JOB - Single out the lines that include the word "with". Copy them.
>> start DATA SHOWN
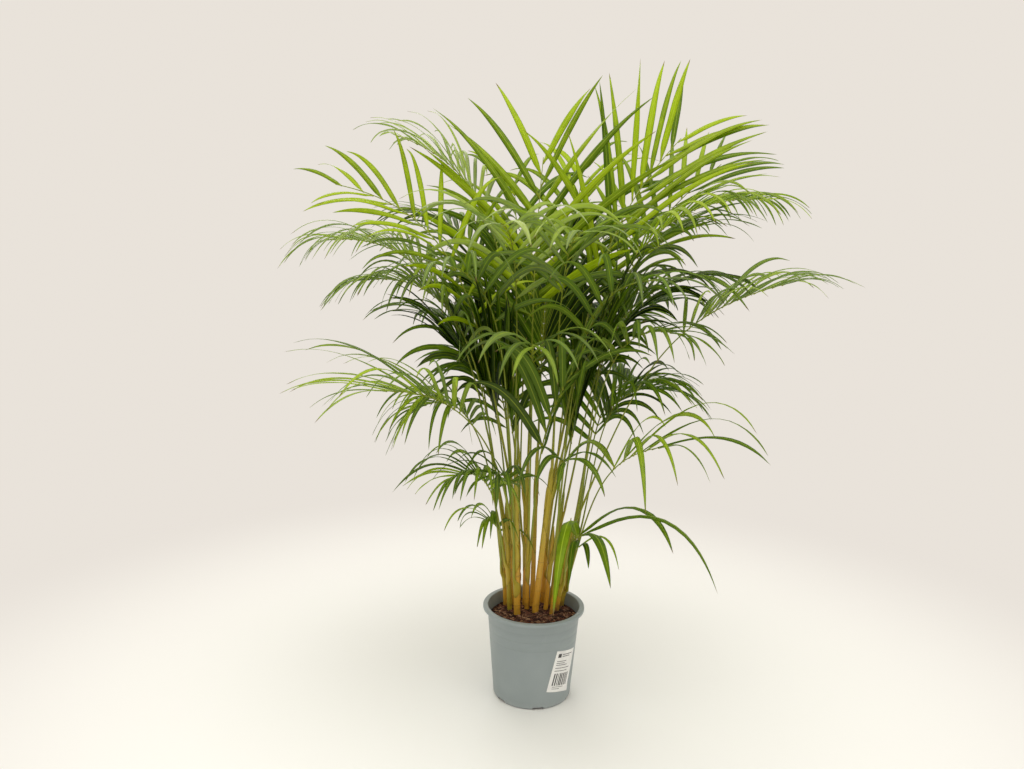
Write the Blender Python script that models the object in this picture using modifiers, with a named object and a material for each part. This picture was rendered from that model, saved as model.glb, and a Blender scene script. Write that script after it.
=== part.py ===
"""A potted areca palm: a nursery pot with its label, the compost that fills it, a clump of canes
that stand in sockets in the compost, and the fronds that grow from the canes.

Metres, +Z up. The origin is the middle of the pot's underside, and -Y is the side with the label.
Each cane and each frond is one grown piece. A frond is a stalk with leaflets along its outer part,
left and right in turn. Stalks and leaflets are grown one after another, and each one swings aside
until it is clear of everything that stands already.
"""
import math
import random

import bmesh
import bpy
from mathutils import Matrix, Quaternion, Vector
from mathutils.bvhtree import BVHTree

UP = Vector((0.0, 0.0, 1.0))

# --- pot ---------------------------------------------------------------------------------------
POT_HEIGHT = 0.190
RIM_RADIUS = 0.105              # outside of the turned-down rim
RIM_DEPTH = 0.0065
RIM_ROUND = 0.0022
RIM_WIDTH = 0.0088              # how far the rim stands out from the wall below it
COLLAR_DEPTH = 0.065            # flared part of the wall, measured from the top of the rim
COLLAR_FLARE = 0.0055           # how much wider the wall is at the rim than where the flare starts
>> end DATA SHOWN
SOLUTION -
Write the Blender Python script that models the object in this picture using modifiers, with a named object and a material for each part. This picture was rendered from that model, saved as model.glb, and a Blender scene script. Write that script after it.
"""A potted areca palm: a nursery pot with its label, the compost that fills it, a clump of canes
Metres, +Z up. The origin is the middle of the pot's underside, and -Y is the side with the label.
Each cane and each frond is one grown piece. A frond is a stalk with leaflets along its outer part,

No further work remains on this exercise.